入院の準備って結構ある

 

 

 診断されてもすぐに手術できるわけではない。病院によって検査の種類も違うし、いたるまでの期間も違う。CTまではクリニックにあるけれど、MRIは病院にないので、別の総合病院の予約を入れて検査を受けなくてはならない。半日仕事だ。

 

 私の場合、手術にたどり着くまで紆余曲折があったこともあり、さらに両側だと時間がかかるので手術枠もなく、最初に診断されてから手術まで2か月半かかることになる。がんは1センチまでは時間がかかるけれど、1センチが2センチになるのは早い、ということもあり、安心のためにホルモン療法を始めては?ということになった。

 

どの程度、副作用が出るかも調べられるのでとタモキシフェンという薬剤を飲み始めた。閉経前の乳がんで、ホルモン依存の乳がんの場合、術後の標準治療だ。がんのエサとなるエストロゲンの産生を抑えるもの。いわゆるホットフラッシュやのぼせ、多汗など更年期障害などが主な副作用。こればかりは人によるそうで、つらくて続けられない人もいればそうでもない人も。自分がどっちになるかは当然わからない。幸い仕事を続けつつの入院準備期間中にはさほどの副作用は感じなかった。

 

 実は人生初の入院。なので何を用意すれば?だった。病院でしおりをもらった。コップ、ストロー、タオル、お箸、食器洗剤、スポンジ、シャンプー、リンス・・・けっこうある。

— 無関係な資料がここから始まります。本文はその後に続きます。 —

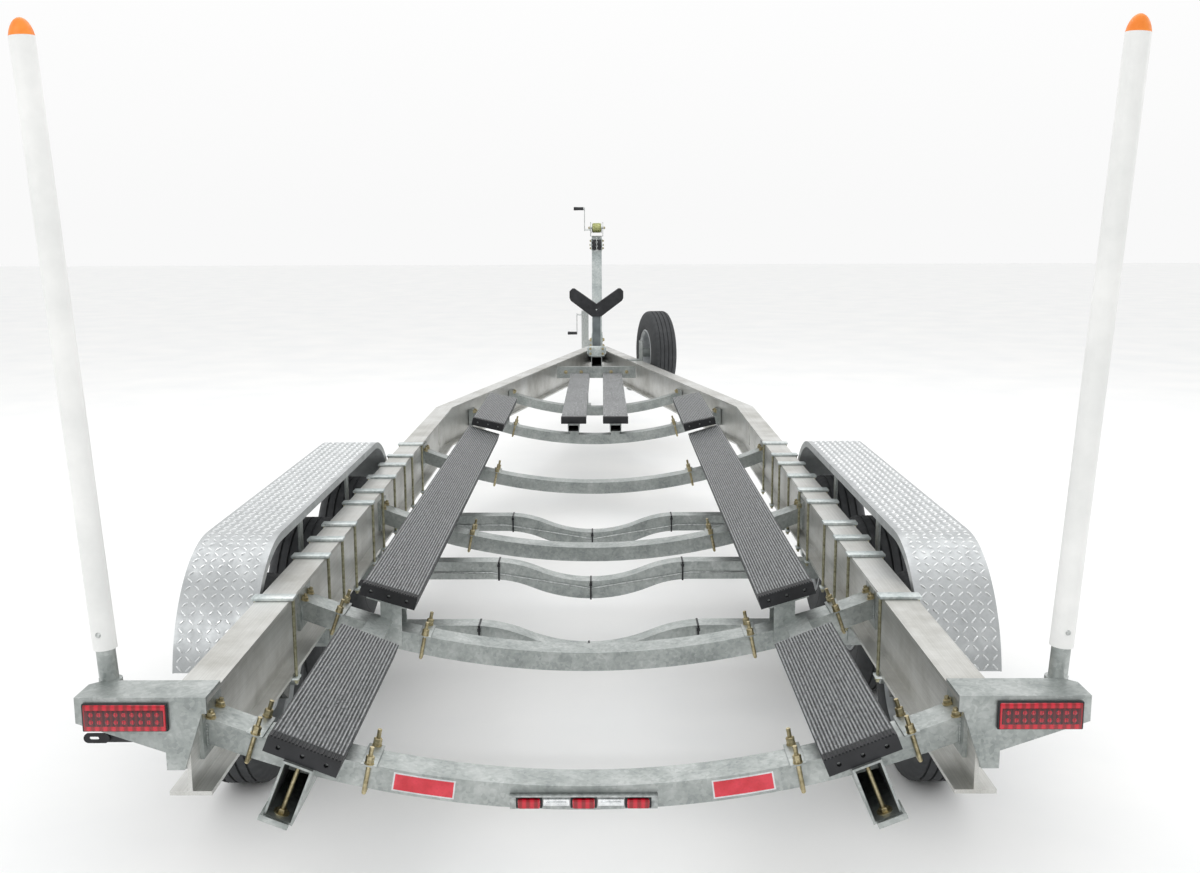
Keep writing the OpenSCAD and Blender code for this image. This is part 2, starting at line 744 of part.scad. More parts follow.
// a wheel rim about the origin, axis along Y, outer face towards +Y
module rim_shell(spokes) {
    w = tyre_w / 2;
    difference() {
        rotate([90, 0, 0]) rotate_extrude() polygon([
            [rim_r - 6.3, -w + 26], [rim_r + 4, -w + 11], [rim_r - 4, -w + 8], [rim_r - 16, -w + 30],
            [rim_r - 22, -20], [rim_r - 22, 34], [rim_r - 16, w - 30], [rim_r - 4, w - 8],
            [rim_r + 4, w - 11], [rim_r - 6.3, w - 26]]);
        rotate([90, 0, 0]) translate([0, 0, -w - 1]) cylinder(h = 2 * w + 2, r = rim_r - 26);
    }
    difference() {
        rotate([90, 0, 0]) rotate_extrude() polygon([
            [32, -34], [80, -34], [104, -40], [rim_r - 20, -20], [rim_r - 20, -8], [104, -30],
            [80, -24], [32, -24]]);
        for (i = [0:spokes - 1]) rotate([0, i * 360 / spokes + 180 / spokes, 0])
            translate([132, 100, 0]) rotate([90, 0, 0]) cylinder(h = 200, r = 22);
        for (i = [0:5]) rotate([0, i * 60, 0]) translate([70, 100, 0]) rotate([90, 0, 0])
            cylinder(h = 200, r = 7);
    }
}

// hub and brake disc that turn with a road wheel
module hub() {
    d = tyre_y - disc_y;
    difference() {
        union() {
            rod_y(0, 0, -d - 18, 24, 42);
            rod_y(0, 0, -d - 7, -d + 7, 124);
            rod_y(0, 0, 12, 24, 84);
            rod_y(0, 0, 24, 62, 31);
        }
        rod_y(0, 0, -d - 30, 40, spindle_r + 0.5);
    }
}

module at_wheel(k, s) {
    translate([wheel_xs[k], s * tyre_y, wheel_z]) scale([1, s, 1]) children();
}

module road_tyre(k, s) {
    color("#232426") at_wheel(k, s) tyre();
}

module road_rim(k, s) {
    color("#b4babc") at_wheel(k, s) {
        rim_shell(8);
        hub();
    }
}

module left_rear_tyre() { road_tyre(0, 1); }
module left_rear_rim() { road_rim(0, 1); }
module left_middle_tyre() { road_tyre(1, 1); }
module left_middle_rim() { road_rim(1, 1); }
module left_front_tyre() { road_tyre(2, 1); }
module left_front_rim() { road_rim(2, 1); }
module right_rear_tyre() { road_tyre(0, -1); }
module right_rear_rim() { road_rim(0, -1); }
module right_middle_tyre() { road_tyre(1, -1); }
module right_middle_rim() { road_rim(1, -1); }
module right_front_tyre() { road_tyre(2, -1); }
module right_front_rim() { road_rim(2, -1); }

// the spare stands on the outside of the right-hand tapered beam, parallel to it
spare_at = bend_x + 0.69 * (meet_x - bend_x);
spare_z = 830;
module spare_place() {
    translate([spare_at, -(beam_y - (spare_at - bend_x) * tan(taper)), 0])
        rotate([0, 0, taper]) children();
}

module spare_carrier() {
    f = flange_w / 2;
    reach = tyre_w / 2 + 48;
    color("#9aa3a5") spare_place() {
        block([-60, 60], [-f - 8, f + 8], [beam_top, beam_top + 8]);
        block([-60, 60], [-f - 8, -f], [beam_bot - 8, beam_top + 170]);
        block([-60, 60], [-f - 8, f + 8], [beam_bot - 8, beam_bot]);
        rod_y(0, spare_z, -f - 8 - reach, -f - 7, 38);
        rod_y(0, spare_z, -f - 8 - reach, -f - reach, 85);
        for (a = [0:120:240]) translate([0, 0, spare_z]) rotate([0, a, 0]) translate([70, 0, 0])
            rod_y(0, 0, -f - reach - 36, -f - reach, 6.5);
    }
}

module spare_rim() {
    color("#a4a9ab") spare_place() translate([0, -flange_w / 2 - 8 - tyre_w / 2 - 24, spare_z])
        mirror([0, 1, 0]) rim_shell(8);
}

module spare_tyre() {
    color("#232426") spare_place() translate([0, -flange_w / 2 - 8 - tyre_w / 2 - 24, spare_z])
        tyre();
}

left_beam();
right_beam();
rear_crossmember();
crossmembers();
tongue_crossmember();
tongue_tube();
coupler();
coupler_latch();
axles();
axle_brackets();
brake_calipers();
brake_lines();
left_fender();
right_fender();
fender_brackets();
bunks();
keel_bunks();
bunk_end_caps();
bunk_stringers();
bunk_brackets();
tail_brackets();
tail_lights();
marker_bar();
licence_bracket();
guide_pipes();
guide_sleeves();
guide_caps();
winch_post();
winch_frame();
roller_bracket();
bow_roller();
winch_drum();
winch_crank();
bow_rest_post();
bow_rest_pad();
jack_housing();
jack_leg();
jack_crank();
spare_carrier();
spare_rim();
spare_tyre();
left_rear_tyre();
left_rear_rim();
left_middle_tyre();
left_middle_rim();
left_front_tyre();
left_front_rim();
right_rear_tyre();
right_rear_rim();
right_middle_tyre();
right_middle_rim();
right_front_tyre();
right_front_rim();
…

 背中や腕におけるクッションとか、お気に入りの枕も必須といえる。片側の方は抱き枕も大活躍するそう。(あとはWi-Fi環境の有無、大事。)

 

テレビは見れても、WIFIはいる。やっぱり病院内は電波が弱い。ネットサーチのし過ぎはダメだけれども好きなものを見たり、情報交換したり、何より仕事の(仕事バカ)進捗を知っているだけでどれだけ心が穏やかになるか。

 

パケ代気にしていきたくないなと。

 

 モンダイはパジャマだ。手術後、どこまで腕があがるかはあげてみるまでわからないことから前開きが推奨。診察もしやすいことから、前開き。家に一枚もないことに気づいた。

 

 術後専用の下着、胸帯もいる。どんな状況で自分が手術後に家に帰れるかわからないので洋服も前開きじゃない『かぶり』もので来ないほうがいいといわれた。着ていった洋服が着られない可能性すらある。手術ってそういうものなのだ・・・。

 

 2週間のうちに病院は3回。他の臓器に転移がないかどうか、MRIでみたり、乳頭までしこりがないかどうか確かめたり・・・。血液検査もとても大事。その結果に毎回、ドキドキ。他のところに転移がないという知らせを受けたときはうれしかった。でもこのドキドキは手術後の検診のたびに続く長い道のりの始まりでしかない。

 

 で、入院前日に会社で「乳がんになりまして、あすから休みます」、と宣言して入院となる。このとき初めて聞いた人ももちろん多く、みんなリアクションに困っていて、申し訳ないなあと思った。

 

 家族に伝えず、会社にフルオープンで伝えることになるので入院までの3週間、母にどう伝えようかともんもんとした。が、結局伝えられなかった。近しい人や友人も誰にどこまで話すか、相当悩んだ。

 

 自分事になりすぎて具合悪くなる人もいるだろうし、伝えられて困る人もいるに違いない。3週間使って伝えられる人、伝えなくてはならない人には伝えて、伝えない人には悟られないようにしていた。見た目はまったく変わらず、具合も悪くないので、信じてくれない人もいるし、言った瞬間に無言になって言葉がでない人も。よそよそしくなった人もいて、仕方ないなと。社内で話せないだろうから、気を回した人もいたと聞く。

 

 これまでこそこそ撮影したり、こそこそ話したりしていたが、この会社での宣言から正々堂々とカメラウーマンの力を借りて撮影を始めた。これまで乳がん患者さんの取材をし、ドキュメンタリーを作ってきたことを知る仲間たちが次々と協力を名乗り出てくれた。会社の別のがんのサバイバーからは、乳神神社の特別なお守りとさっぱりする食べ物をもらった。「どうぞご無事のお帰りを。」こういう気遣いが勇気につながる。

 

 心配されすぎても心配されなさ過ぎてもつらい。これは後で聞くと患者さん、それぞれがそれぞれに悩んで、イラっとして、涙して・・・結論がでない問題のようだ。